Gossec published 24 symphonies between 1756 and 1762. At the age of 25, he achieved his breakthrough as a composer with the “Grande Messe des morts”. It served as a model for Mozart, and Hector Berlioz referred to this work in his “Requiem”. Gossec’s “Messe des morts” is not only distinguished by its dimensions or Gossec’s mastery of counterpoint. What lets this piece truly stand out is that it is arranged as a symphonic work, requiring a full classical orchestra and an equally large-scale choir. Also, in the “Tuba mirum”, Gossec used the wind instruments – trumpets and trombones together with clarinets and horns – as a distant orchestra. The composer achieved spatial sound effects which Berlioz was able to build on in his “Requiem” (1837) and his multi-choir “Te Deum” (1848/49).

Following the death of La Popelinière, Gossec took on the direction of two orchestras that were maintained by two high-ranking aristocrats between 1762 and 1769, gaining great esteem with both of them. Apart from his work in the service of the aristocracy, he was also involved in organising concerts and heading various Parisian musical institutions run by the city’s untitled citizens: In 1769, he founded the Concert des amateurs, an association funded by private citizens, which hosted concerts, commissioned and performed new compositions and engaged performers and composers of international esteem. There, Gossec was the first to perform a symphony by Joseph Haydn. As early as 1773, he handed over the direction of the Concert des amateurs to Joseph Bologne, Chevalier de Saint-Georges, and became the director of their competition, the Concert spirituels, which he modernised and restructured.

Gossec was caught up in intense, decade-long fundamental disputes about opera. The controversy focused on the question of whether French or Italian opera should dominate, or rather, on the emancipation of bourgeois genres of opera. This issue was a direct cause of the varying success of his own operatic work. In the field of Opéra Comique, Gossec was dislodged by André-Ernest-Modest Grétry (1741 – 1813), even though his own contributions to this genre, for instance “Les Pêcheurs” and “Toinon et Toinette”, enjoyed great success with the audience. His Tragédie Lyrique “Sabinus”, created in 1771/72, is considered a masterpiece, but after 11 successful performances, it was discontinued due to the overwhelming success of Christoph Willibald Gluck’s “Iphigeneia on Aulis”. This, however, did not deter him from working for Gluck both as composer and arranger, or to take his part in the so-called Piccinnist-controversy.

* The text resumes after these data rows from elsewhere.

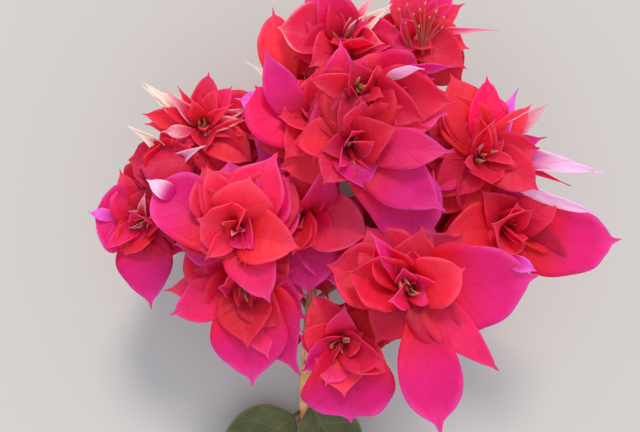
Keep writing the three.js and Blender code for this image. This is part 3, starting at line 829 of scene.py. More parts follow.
# %% Bracts that hang back over the stalk
GOLDEN_ANGLE = 137.5                      # degrees, by which a shoot turns each next leaf
SKIRT = 9                                 # such bracts round each bloom
SKIRT_SCATTER = 15                        # degrees off the golden angle
SKIRT_TURN = 20                           # degrees that one may be turned on edge
SKIRT_LENGTHS = (18, 28)                  # mm
SKIRT_SLOPES = (20, 75)                   # degrees
SKIRT_BREADTHS = (0.62, 0.8)              # as a share of the length
HANGING = {"lift": (-1.0, 2.0), "bend": (-1.3, -0.6), "cup": (-0.2, 0.2), "fold": (0.05, 0.3),
           "point": (0.55, 0.8)}
SHADED_FINISHES = ("magenta", "pink", "coral", "scarlet", "shaded_crimson")


def skirt_rows(at, facing, rng):
    """Rows of the bracts that hang back over the stalk of one bloom."""
    rows = []
    clock = rng.uniform(0, 360)
    for _ in range(SKIRT):
        clock += GOLDEN_ANGLE + rng.uniform(-SKIRT_SCATTER, SKIRT_SCATTER)
        length = rng.uniform(*SKIRT_LENGTHS)
        slope = math.radians(rng.uniform(*SKIRT_SLOPES))
        row = (clock, length * math.cos(slope), length * rng.uniform(*SKIRT_BREADTHS),
               -length * math.sin(slope), rng.choice(SHADED_FINISHES), 0, 0,
               rng.uniform(-SKIRT_TURN, SKIRT_TURN), HANGING)
        rows += fitted(at, facing, row)
    return rows


skirt = skirt_rows(UPPER_BLOOMS["right"][0], UP, random.Random(1))
print("hanging bracts of the right bloom:", len(skirt))

# %% [markdown]
# Inside the outer bracts every bloom is filled by the same rule, as a double one is: a whorl of
# shorter bracts that lean outwards, a second that stands steeper, and a tuft of narrow young ones
# round the heart. Each next bract is turned by the golden angle from the last, which is how a
# shoot sets its leaves, and chance then shifts, turns and sizes it a good deal, for an old head
# is a tangle and no rosette. Short bracts are dealt redder finishes, because the light that
# reaches them has come through others.

# %% The inner whorls of a bloom, and the pieces
POINTS_ACROSS = 11
BLADE_THICKNESS = 0.24 * MM
# The length and breadth in mm, how steeply they stand, the finishes and the style of each whorl
INNER_WHORLS = (
    ((12, 22), (10, 18), (0, 42), ("scarlet", "coral", "coral", "shaded_crimson", "pink"), INNER),
    ((8, 16), (5, 12), (20, 68), ("scarlet", "coral", "coral", "pink"), INNER),
    ((5, 8), (1.6, 2.8), (55, 85), ("young", "coral", "pale", "scarlet"), YOUNG),
)
FULL = (5, 4, 4)                          # bracts in each whorl, where the photo doesn't tell
SCATTER = 35                              # degrees off the golden angle
# How far chance moves such a bract to its left and ahead, in mm, and turns it, in degrees
SHIFTS = ((-4, 4), (-2, 3), (-50, 50))


def inner_rows(numbers, broad, rng):
    """The rule for the whorls inside the outer bracts, as rows with their style."""
    rows = []
    clock = rng.uniform(0, 360)
    for number, (lengths, breadths, slopes, finishes, style) in zip(numbers, INNER_WHORLS):
        for _ in range(number):
            clock += GOLDEN_ANGLE + rng.uniform(-SCATTER, SCATTER)
            length = rng.uniform(*lengths)
            slope = math.radians(rng.uniform(*slopes))
            rise = length * math.sin(slope) - HEART_DEPTH + 1
            breadth = rng.uniform(*breadths) * broad
            shifts = [rng.uniform(*span) for span in SHIFTS]
            rows.append(((clock, length * math.cos(slope), breadth, rise, rng.choice(finishes),
                          *shifts), style))
    return rows


def triangles_of(*pieces):
    return sum(len(polygon.vertices) - 2 for piece in pieces for polygon in piece.data.polygons)


def bract_mesh(name, ribs, across):
    """Bracts swept along their ribs as one plain mesh, each in its own finish."""
    attributes = {key: np.concatenate([rib[key] for rib in ribs])
                  for key in ribs[0] if key != "place"}
    mesh = rows_mesh([rib["place"] for rib in ribs], attributes)
    settings = {"Points across": across, "Crinkle": 2.0 * MM, "Crinkle size": 8.0 * MM,
                "Vein depth": 0.0, "Vein spacing": 1.0, "Material": BRACT_MATERIALS[0]}
    shell = thickened(run_tree(mesh, BLADES, settings, name), BLADE_THICKNESS, name)
    shell.materials.clear()
    finish = np.rint(values_of(shell, "finish")).astype(int)
    corners = np.zeros(len(shell.loops), int)
    shell.loops.foreach_get("vertex_index", corners)
    first = np.zeros(len(shell.polygons), int)
    shell.polygons.foreach_get("loop_start", first)
    used = sorted(set(finish[corners[first]]))
    numbers = np.searchsorted(used, finish[corners[first]])
    for number in used:
        shell.materials.append(BRACT_MATERIALS[number])
    shell.polygons.foreach_set("material_index", numbers)
    return shell


def outer_ribs(at, facing, rows, rng):
    """The ribs of outer bracts, one for each row."""
    return [bract(at, facing, row, rng, OUTER) for row in rows]


def inner_ribs(at, facing, numbers, broad, rng):
    """The ribs of the inner whorls."""
    return [bract(at, facing, row, rng, style) for row, style in inner_rows(numbers, broad, rng)]


def bloom_piece(name, ribs):
    """All the bracts of one bloom as one piece."""
    mesh = bract_mesh(name, ribs, POINTS_ACROSS)
    return keep(mesh, "bracts_" + name, ["bloom_" + name])


facings = {}                              # where each bloom is and the way its inside faces
blooms = []
for number, (name, (at, lean, numbers, broad, rows)) in enumerate(UPPER_BLOOMS.items()):
    source = random.Random(100 + number)
    facings[name] = (at, (*lean, 1.0))
    ribs = outer_ribs(at, UP, rows, source)
    ribs += outer_ribs(at, UP, low_rows(name, source), source)
    ribs += outer_ribs(at, UP, skirt_rows(at, UP, source), source)
    for shoot, row in SIDE_SHOOTS.get(name, ()):
        ribs += outer_ribs(shoot, UP, [row], source)
    ribs += inner_ribs(at, facings[name][1], numbers, broad, source)
    blooms.append(bloom_piece(name, ribs))
for number, (name, (at, facing, length, turn)) in enumerate(OTHER_BLOOMS.items()):
    source = random.Random(200 + number)
    facings[name] = (at, facing)
    ribs = outer_ribs(at, facing, ruled_rows(length, turn, source), source)
    ribs += outer_ribs(at, facing, skirt_rows(at, facing, source), source)
    ribs += inner_ribs(at, facing, FULL, 1.0, source)
    blooms.append(bloom_piece(name, ribs))
print("bloom pieces:", len(blooms), "triangles:", triangles_of(*blooms))

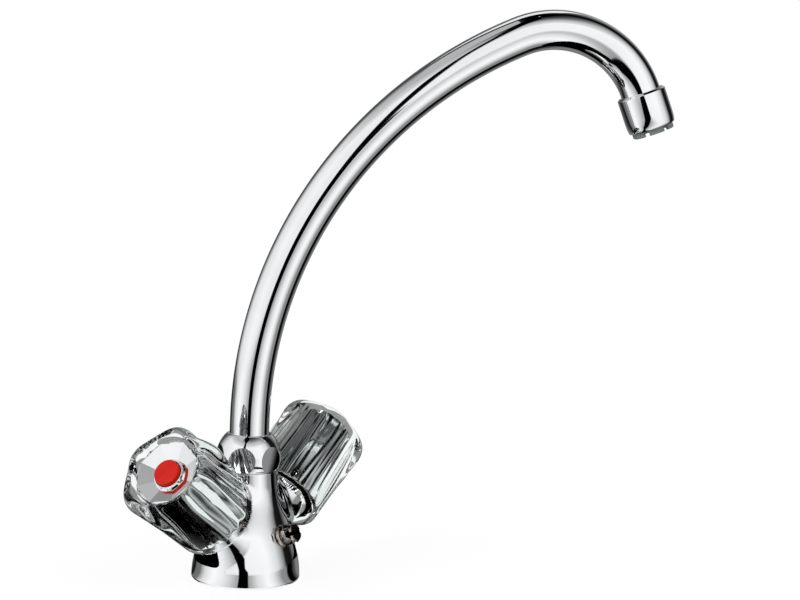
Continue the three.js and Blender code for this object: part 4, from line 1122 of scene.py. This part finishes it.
@dataclass
class Spout(Assembly):
    """The swan neck with its aerator."""

    turn: float = 35
    tube_radius: float = 9
    wall: float = 1.1
    foot: float = 59.8
    straight_top: float = 71.5
    rise_radius: float = 196
    rise_angle: float = 66
    crown_radius: float = 41.8
    outlet_tilt: float = 21.2
    overlap: float = 8
    sides: int = 128
    sleeve_radius: float = 11.15
    sleeve_foot: float = 10.4
    sleeve_length: float = 16.8
    sleeve_shoulder: float = 0.9
    taper_length: float = 5.4
    sleeve_bore: float = 9.3
    recess: float = 9.8
    insert_start: float = 9.9
    insert_gap: float = 0.3
    insert_wall: float = 1.7
    teeth: int = 6
    tooth_gap: float = 15
    tooth_length: float = 2.5
    tooth_root: float = 1.0
    plate_depth: float = 3.4
    plate_thickness: float = 1.4
    plate_holes: int = 6
    hole_pitch: float = 4
    hole_radius: float = 1.4
    hole_sides: int = 15

    @property
    def swivel(self) -> Matrix:
        """The frame of the spout, whose +X points along it."""
        return Matrix.Rotation(math.radians(self.turn - 90), 4, "Z")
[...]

The onset on the French Revolution brought about new, unexpected prospects for the composer, who was now 55 years of age and saw himself as largely a failure. Gossec was commissioned to compose a “Te Deum” for the anniversary of the Storming of the Bastille. The performance of this work on 14 July 1790 featured 300 wind instruments and hundreds of drums alone. During the Revolution, Gossec managed to establish himself as one of its leading composers. In this context, he created the one-act Scène religieuse or Tableau patriotique “L’Offrande à la liberté”, a kind of dramatisation of the Marseillaise, as well as the Divertissement lyrique or ballet “Le Triomphe de la République”, also in one act, which he composed in celebration of the Republican army’s victory over France’s enemies at Valmy in 1792. It was performed on the anniversary of the First Republic at the Paris Opera in 1793.

During the 1790s, Gossec dedicated himself to musical education. In 1795, he was instrumental in founding the Conservatoire de musique; he was appointed as one of the institute’s inspectors, together with the composers Grétry, Luigi Cherubini, Étienne-Nicolas Méhul and Jean-François Le Sueur. His work as a composer steadily decreased during the First French Empire under Napoléon (1808 – 1815). His “Symphonie à 17 parties” (1808 – 1809) and his “Messe des vivants” (1813) were to be his final creative highlights. From 1815, he led a secluded life in Passy, a town near Paris, where he died in 1829.